From the line containing "The OpenSCAD and Blender code for this object" down to the last line of the material, return those lines verbatim and only those.

-- Begin --

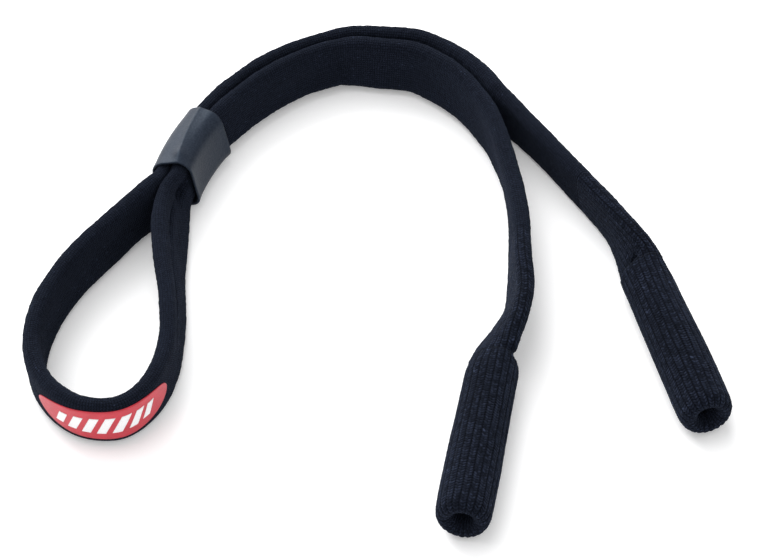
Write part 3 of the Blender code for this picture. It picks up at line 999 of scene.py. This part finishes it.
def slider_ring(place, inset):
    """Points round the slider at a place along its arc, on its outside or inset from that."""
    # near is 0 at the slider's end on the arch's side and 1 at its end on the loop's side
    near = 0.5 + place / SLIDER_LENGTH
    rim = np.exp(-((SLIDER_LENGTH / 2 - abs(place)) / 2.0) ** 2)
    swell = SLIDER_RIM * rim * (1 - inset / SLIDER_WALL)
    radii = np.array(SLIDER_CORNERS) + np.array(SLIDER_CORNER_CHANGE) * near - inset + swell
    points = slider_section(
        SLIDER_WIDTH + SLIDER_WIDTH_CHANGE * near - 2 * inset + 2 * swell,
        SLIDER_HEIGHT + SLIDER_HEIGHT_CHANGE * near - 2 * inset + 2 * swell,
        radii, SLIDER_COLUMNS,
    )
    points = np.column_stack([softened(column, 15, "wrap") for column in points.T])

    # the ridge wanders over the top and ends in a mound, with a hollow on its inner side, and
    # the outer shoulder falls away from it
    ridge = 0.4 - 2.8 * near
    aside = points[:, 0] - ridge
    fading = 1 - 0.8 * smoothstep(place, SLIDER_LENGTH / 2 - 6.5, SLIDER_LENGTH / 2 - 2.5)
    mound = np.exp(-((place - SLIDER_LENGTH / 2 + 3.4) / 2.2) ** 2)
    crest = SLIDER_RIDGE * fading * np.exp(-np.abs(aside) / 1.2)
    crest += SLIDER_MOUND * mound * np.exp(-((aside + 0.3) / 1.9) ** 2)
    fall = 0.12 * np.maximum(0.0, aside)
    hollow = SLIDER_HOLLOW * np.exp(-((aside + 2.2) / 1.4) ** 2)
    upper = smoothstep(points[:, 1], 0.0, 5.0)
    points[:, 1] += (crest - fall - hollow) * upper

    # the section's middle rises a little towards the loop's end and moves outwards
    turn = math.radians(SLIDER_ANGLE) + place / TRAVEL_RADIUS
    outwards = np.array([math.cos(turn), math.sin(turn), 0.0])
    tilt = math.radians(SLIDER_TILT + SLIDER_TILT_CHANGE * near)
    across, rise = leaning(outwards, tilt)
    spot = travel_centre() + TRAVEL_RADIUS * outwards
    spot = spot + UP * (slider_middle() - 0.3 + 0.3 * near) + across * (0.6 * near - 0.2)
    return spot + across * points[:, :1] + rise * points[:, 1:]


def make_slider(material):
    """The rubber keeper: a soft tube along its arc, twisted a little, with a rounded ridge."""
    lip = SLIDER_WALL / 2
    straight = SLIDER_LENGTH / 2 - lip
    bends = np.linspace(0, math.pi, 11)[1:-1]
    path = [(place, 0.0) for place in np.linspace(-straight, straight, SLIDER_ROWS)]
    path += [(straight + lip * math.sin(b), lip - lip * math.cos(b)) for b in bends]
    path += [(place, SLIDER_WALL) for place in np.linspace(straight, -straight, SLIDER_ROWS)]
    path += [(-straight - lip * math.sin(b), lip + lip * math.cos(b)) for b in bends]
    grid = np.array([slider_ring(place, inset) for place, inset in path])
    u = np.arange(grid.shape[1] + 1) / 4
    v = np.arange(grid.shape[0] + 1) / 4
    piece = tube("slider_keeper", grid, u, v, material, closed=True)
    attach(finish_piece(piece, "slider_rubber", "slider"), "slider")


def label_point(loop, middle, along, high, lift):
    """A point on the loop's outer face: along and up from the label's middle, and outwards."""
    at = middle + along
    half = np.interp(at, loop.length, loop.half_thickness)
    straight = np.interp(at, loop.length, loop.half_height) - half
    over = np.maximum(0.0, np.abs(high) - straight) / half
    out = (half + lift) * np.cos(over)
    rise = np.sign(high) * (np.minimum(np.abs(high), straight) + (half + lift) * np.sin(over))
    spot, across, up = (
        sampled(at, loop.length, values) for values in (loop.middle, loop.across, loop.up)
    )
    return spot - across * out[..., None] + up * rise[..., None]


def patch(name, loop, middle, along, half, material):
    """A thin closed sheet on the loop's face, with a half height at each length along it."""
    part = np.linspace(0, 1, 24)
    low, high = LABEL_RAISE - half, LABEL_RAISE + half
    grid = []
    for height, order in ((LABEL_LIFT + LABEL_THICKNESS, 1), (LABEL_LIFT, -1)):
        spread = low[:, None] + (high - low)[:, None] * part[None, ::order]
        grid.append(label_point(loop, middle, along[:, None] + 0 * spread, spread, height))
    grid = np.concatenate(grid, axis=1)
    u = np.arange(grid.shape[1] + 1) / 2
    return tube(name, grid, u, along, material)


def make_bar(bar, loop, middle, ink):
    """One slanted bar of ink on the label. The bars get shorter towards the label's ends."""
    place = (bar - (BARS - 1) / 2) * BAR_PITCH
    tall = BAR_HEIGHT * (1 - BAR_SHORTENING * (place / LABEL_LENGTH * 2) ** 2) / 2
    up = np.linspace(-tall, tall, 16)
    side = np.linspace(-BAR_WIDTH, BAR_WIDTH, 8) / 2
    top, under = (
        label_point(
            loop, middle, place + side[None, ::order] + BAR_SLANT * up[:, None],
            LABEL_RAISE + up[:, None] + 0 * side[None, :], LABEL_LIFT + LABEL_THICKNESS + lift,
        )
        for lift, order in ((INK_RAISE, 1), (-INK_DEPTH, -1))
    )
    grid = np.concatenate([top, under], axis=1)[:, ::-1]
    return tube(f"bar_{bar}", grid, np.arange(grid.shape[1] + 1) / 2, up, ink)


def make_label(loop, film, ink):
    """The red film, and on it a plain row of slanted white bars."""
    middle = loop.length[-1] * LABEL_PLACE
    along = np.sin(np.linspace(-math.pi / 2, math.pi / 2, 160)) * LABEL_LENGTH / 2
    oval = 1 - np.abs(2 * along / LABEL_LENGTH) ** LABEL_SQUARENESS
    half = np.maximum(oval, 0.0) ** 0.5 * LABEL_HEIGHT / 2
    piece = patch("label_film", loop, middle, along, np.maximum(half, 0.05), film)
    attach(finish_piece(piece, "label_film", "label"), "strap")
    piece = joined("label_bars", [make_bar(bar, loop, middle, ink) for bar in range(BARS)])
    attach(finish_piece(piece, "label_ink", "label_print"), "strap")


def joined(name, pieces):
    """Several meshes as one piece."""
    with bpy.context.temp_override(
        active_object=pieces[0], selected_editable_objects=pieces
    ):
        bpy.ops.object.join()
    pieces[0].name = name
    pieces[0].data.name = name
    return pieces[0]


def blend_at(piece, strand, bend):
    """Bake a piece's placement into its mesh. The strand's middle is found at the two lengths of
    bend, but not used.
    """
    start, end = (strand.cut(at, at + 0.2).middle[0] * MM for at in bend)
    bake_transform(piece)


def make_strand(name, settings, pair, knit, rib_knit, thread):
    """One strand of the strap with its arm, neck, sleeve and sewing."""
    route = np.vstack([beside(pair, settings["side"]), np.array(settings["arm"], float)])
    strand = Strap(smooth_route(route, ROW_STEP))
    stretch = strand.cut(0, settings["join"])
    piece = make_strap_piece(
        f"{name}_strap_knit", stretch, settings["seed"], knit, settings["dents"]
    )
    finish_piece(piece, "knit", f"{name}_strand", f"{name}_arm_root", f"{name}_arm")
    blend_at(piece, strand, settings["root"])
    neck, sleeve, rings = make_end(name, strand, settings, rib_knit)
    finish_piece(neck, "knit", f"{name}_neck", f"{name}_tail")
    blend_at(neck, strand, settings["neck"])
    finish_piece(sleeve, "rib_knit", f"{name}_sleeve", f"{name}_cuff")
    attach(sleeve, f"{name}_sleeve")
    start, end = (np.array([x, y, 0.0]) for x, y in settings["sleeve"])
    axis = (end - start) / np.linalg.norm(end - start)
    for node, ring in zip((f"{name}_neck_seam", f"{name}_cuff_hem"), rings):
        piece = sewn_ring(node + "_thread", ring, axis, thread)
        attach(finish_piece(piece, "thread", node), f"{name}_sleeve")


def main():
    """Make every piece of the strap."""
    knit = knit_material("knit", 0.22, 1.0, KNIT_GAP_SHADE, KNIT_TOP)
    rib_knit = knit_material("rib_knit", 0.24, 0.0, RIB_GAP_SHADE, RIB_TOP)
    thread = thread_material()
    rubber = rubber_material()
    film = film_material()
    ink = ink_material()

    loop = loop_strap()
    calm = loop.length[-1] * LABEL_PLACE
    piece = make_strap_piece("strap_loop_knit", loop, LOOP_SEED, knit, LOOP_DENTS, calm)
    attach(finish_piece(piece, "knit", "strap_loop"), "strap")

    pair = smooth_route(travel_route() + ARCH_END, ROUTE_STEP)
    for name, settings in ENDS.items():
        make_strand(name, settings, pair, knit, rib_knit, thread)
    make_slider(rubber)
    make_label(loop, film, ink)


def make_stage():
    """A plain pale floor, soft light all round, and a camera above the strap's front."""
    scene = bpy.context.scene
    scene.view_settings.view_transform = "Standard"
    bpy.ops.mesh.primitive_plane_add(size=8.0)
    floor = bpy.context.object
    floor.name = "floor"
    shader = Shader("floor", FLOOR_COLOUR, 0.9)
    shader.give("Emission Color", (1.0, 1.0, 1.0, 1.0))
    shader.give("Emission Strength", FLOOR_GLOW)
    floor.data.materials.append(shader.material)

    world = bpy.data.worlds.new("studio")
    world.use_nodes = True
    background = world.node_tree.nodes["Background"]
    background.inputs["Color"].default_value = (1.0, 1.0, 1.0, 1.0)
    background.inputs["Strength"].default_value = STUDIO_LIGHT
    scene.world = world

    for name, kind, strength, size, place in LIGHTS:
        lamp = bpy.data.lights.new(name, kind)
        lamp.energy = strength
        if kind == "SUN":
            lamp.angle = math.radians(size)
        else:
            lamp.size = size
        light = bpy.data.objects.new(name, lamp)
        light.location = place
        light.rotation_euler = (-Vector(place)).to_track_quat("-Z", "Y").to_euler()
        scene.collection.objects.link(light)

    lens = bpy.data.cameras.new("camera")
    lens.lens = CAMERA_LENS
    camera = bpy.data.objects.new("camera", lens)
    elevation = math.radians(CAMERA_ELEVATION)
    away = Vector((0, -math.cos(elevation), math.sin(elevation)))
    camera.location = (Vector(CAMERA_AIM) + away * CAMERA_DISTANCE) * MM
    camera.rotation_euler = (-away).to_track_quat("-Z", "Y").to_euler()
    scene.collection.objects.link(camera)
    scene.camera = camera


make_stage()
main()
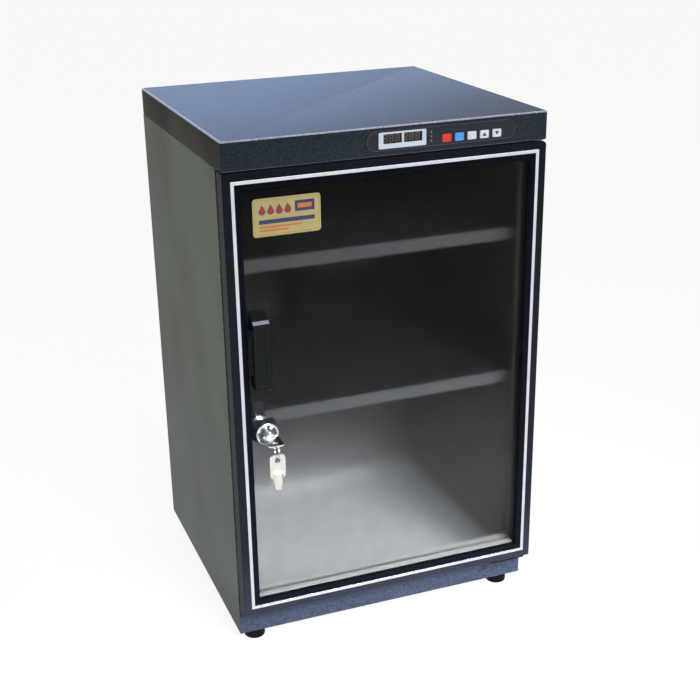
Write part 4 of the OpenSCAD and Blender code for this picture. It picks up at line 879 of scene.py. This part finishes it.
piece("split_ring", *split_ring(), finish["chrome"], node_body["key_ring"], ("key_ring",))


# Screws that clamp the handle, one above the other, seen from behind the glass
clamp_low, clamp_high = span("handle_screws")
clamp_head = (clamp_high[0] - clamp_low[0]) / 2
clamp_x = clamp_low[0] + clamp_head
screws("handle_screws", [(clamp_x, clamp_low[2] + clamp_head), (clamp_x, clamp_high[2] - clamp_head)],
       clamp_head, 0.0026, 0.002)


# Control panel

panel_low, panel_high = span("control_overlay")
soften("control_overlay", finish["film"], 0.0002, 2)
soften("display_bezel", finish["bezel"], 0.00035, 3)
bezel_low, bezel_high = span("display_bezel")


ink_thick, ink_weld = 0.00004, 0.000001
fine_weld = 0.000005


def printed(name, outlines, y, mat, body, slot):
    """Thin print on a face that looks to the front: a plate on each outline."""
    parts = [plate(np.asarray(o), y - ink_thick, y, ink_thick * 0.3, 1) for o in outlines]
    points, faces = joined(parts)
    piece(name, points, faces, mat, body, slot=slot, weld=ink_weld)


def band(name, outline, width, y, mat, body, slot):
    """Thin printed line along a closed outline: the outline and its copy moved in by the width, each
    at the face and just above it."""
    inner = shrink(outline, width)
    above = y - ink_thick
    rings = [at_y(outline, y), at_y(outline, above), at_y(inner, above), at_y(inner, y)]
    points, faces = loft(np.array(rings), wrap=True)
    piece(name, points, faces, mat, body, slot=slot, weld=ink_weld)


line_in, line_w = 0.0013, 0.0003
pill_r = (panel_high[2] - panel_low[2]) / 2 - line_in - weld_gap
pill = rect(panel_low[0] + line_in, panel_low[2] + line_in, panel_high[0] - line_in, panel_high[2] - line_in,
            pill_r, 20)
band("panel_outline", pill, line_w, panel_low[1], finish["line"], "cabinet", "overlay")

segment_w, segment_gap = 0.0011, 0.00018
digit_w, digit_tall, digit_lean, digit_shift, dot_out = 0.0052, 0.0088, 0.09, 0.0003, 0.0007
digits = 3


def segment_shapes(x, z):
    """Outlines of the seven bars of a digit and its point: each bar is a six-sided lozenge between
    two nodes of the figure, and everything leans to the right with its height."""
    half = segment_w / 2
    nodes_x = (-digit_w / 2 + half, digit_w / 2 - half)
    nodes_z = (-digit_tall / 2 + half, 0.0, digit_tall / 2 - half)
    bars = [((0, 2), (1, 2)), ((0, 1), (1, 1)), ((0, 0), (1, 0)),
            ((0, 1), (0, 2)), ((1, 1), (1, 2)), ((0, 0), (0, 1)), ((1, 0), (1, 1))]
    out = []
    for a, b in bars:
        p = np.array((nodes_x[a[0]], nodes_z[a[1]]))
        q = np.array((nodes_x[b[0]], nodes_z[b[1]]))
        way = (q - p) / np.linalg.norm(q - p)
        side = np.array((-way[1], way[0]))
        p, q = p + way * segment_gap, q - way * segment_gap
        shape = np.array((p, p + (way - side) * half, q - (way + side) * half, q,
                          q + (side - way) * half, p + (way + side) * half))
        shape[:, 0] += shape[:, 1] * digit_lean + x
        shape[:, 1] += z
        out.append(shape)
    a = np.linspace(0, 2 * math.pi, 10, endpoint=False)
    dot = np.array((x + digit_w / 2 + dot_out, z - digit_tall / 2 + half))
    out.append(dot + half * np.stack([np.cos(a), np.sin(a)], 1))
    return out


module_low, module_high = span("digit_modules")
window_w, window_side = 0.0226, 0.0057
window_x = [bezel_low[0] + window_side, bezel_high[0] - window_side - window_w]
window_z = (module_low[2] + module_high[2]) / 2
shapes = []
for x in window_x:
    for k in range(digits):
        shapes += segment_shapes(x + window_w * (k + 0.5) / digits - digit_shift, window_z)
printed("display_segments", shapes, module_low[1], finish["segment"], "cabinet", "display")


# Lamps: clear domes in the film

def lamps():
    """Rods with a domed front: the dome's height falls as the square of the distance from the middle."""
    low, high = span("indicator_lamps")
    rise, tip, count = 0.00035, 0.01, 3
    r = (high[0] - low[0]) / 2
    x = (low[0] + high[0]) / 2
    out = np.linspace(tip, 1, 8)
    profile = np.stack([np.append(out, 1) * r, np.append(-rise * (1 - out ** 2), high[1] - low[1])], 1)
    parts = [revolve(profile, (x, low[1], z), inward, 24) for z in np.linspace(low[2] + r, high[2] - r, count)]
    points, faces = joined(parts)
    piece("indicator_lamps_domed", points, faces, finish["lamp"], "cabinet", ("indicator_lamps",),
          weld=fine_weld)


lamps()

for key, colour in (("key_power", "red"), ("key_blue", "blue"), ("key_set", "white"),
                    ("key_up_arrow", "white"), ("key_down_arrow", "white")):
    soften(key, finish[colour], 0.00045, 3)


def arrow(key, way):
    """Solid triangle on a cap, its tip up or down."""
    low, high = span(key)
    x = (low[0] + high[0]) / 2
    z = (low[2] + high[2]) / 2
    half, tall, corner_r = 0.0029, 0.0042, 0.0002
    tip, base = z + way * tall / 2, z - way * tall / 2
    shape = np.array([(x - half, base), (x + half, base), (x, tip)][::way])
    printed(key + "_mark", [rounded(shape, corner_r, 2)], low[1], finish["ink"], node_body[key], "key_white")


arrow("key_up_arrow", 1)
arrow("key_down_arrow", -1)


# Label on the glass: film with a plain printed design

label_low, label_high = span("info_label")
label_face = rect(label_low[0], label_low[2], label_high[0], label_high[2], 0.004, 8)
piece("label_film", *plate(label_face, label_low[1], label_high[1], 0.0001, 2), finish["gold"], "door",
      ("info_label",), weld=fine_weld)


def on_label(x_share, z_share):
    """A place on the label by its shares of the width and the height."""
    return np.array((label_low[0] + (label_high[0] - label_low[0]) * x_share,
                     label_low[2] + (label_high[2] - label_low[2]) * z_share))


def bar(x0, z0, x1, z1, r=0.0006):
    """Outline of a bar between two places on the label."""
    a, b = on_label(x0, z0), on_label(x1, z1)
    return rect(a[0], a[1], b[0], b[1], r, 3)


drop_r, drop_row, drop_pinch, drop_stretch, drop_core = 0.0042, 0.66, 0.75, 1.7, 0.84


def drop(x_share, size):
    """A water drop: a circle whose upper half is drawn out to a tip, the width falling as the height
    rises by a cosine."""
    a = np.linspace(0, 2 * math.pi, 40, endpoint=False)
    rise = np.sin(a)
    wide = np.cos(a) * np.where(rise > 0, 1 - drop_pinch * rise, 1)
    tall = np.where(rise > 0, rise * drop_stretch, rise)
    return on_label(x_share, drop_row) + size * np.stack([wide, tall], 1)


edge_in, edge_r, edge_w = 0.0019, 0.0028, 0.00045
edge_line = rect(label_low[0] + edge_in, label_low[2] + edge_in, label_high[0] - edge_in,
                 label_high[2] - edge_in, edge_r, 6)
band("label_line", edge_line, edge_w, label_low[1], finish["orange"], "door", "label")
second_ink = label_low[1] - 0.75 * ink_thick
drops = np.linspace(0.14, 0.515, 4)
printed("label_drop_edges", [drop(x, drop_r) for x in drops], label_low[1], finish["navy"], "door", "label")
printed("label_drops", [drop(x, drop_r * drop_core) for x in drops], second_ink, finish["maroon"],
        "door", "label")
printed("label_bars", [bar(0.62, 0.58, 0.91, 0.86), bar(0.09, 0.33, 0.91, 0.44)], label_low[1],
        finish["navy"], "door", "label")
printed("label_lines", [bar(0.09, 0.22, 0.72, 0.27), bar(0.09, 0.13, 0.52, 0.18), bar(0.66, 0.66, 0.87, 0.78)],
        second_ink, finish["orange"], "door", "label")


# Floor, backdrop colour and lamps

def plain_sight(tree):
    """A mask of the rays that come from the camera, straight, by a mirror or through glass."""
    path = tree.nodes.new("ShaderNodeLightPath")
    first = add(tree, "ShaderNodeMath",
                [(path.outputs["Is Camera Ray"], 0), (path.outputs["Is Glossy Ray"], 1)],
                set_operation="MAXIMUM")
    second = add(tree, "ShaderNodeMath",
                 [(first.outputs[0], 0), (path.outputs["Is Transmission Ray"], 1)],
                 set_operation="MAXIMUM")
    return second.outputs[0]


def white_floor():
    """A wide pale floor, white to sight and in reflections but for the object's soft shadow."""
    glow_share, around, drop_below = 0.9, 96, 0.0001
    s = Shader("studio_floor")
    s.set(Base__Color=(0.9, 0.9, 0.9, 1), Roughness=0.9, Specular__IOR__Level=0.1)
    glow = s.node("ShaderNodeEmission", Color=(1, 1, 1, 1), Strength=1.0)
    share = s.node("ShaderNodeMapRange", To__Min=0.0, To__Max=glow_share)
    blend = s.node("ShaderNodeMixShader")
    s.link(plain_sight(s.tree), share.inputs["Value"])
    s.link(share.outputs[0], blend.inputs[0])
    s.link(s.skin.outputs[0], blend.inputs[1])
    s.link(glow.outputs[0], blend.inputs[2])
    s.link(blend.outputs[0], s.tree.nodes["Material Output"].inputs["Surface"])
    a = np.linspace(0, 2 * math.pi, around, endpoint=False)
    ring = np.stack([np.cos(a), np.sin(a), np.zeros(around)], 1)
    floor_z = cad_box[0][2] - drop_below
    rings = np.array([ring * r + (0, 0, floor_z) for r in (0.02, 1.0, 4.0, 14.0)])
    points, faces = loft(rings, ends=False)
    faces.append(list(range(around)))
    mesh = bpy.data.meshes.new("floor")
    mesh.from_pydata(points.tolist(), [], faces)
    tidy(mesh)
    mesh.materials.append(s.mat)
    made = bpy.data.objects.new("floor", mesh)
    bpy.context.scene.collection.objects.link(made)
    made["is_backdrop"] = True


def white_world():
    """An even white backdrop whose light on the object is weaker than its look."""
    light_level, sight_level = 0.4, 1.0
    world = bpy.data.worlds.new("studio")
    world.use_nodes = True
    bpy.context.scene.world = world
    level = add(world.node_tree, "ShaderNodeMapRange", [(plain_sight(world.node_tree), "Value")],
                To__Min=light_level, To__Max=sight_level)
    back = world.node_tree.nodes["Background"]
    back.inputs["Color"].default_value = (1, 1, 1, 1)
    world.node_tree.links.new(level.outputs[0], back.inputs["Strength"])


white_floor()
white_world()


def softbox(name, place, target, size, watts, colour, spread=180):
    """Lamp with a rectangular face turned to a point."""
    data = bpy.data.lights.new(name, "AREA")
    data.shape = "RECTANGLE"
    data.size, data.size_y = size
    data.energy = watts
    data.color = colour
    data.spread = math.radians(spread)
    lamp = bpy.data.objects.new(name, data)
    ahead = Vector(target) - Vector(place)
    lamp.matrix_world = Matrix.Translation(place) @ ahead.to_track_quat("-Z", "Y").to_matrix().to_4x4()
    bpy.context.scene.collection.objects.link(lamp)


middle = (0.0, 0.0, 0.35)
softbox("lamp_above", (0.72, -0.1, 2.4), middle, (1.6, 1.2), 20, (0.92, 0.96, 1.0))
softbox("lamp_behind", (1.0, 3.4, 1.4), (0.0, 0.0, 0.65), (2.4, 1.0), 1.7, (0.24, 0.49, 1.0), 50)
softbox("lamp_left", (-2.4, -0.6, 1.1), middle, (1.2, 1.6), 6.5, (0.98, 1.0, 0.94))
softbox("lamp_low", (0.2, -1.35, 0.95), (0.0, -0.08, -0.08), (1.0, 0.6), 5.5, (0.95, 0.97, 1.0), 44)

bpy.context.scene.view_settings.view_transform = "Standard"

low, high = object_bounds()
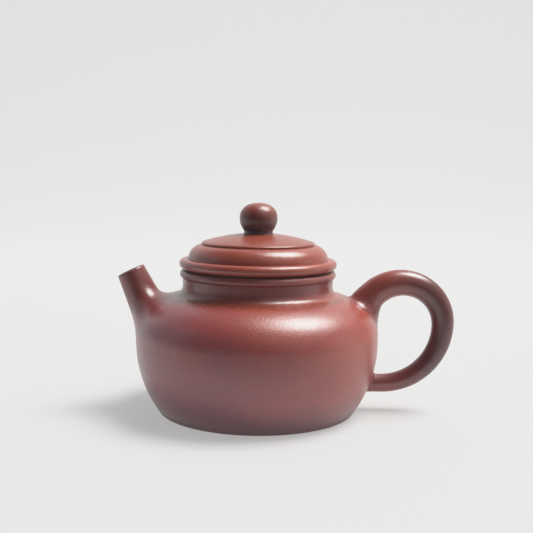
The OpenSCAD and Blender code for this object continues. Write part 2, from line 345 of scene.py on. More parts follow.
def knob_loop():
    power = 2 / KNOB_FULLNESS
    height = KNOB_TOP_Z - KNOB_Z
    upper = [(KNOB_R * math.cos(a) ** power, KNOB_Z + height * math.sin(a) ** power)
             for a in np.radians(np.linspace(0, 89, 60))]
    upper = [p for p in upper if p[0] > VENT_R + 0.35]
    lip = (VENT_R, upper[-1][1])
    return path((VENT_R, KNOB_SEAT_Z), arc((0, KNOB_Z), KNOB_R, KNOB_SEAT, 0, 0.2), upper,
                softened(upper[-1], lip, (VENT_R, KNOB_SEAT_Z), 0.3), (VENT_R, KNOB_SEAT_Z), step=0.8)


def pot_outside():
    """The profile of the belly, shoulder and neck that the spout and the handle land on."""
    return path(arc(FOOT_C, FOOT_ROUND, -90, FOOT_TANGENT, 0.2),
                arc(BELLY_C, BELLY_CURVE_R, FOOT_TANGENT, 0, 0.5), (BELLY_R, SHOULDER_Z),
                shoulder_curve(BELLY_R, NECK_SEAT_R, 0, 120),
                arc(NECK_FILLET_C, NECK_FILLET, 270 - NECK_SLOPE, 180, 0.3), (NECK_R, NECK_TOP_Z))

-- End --

> **Written solution**
The OpenSCAD and Blender code for this object continues. Write part 2, from line 345 of scene.py on. More parts follow.
def knob_loop():
    power = 2 / KNOB_FULLNESS
    height = KNOB_TOP_Z - KNOB_Z
    upper = [(KNOB_R * math.cos(a) ** power, KNOB_Z + height * math.sin(a) ** power)
             for a in np.radians(np.linspace(0, 89, 60))]
    upper = [p for p in upper if p[0] > VENT_R + 0.35]
    lip = (VENT_R, upper[-1][1])
    return path((VENT_R, KNOB_SEAT_Z), arc((0, KNOB_Z), KNOB_R, KNOB_SEAT, 0, 0.2), upper,
                softened(upper[-1], lip, (VENT_R, KNOB_SEAT_Z), 0.3), (VENT_R, KNOB_SEAT_Z), step=0.8)


def pot_outside():
    """The profile of the belly, shoulder and neck that the spout and the handle land on."""
    return path(arc(FOOT_C, FOOT_ROUND, -90, FOOT_TANGENT, 0.2),
                arc(BELLY_C, BELLY_CURVE_R, FOOT_TANGENT, 0, 0.5), (BELLY_R, SHOULDER_Z),
                shoulder_curve(BELLY_R, NECK_SEAT_R, 0, 120),
                arc(NECK_FILLET_C, NECK_FILLET, 270 - NECK_SLOPE, 180, 0.3), (NECK_R, NECK_TOP_Z))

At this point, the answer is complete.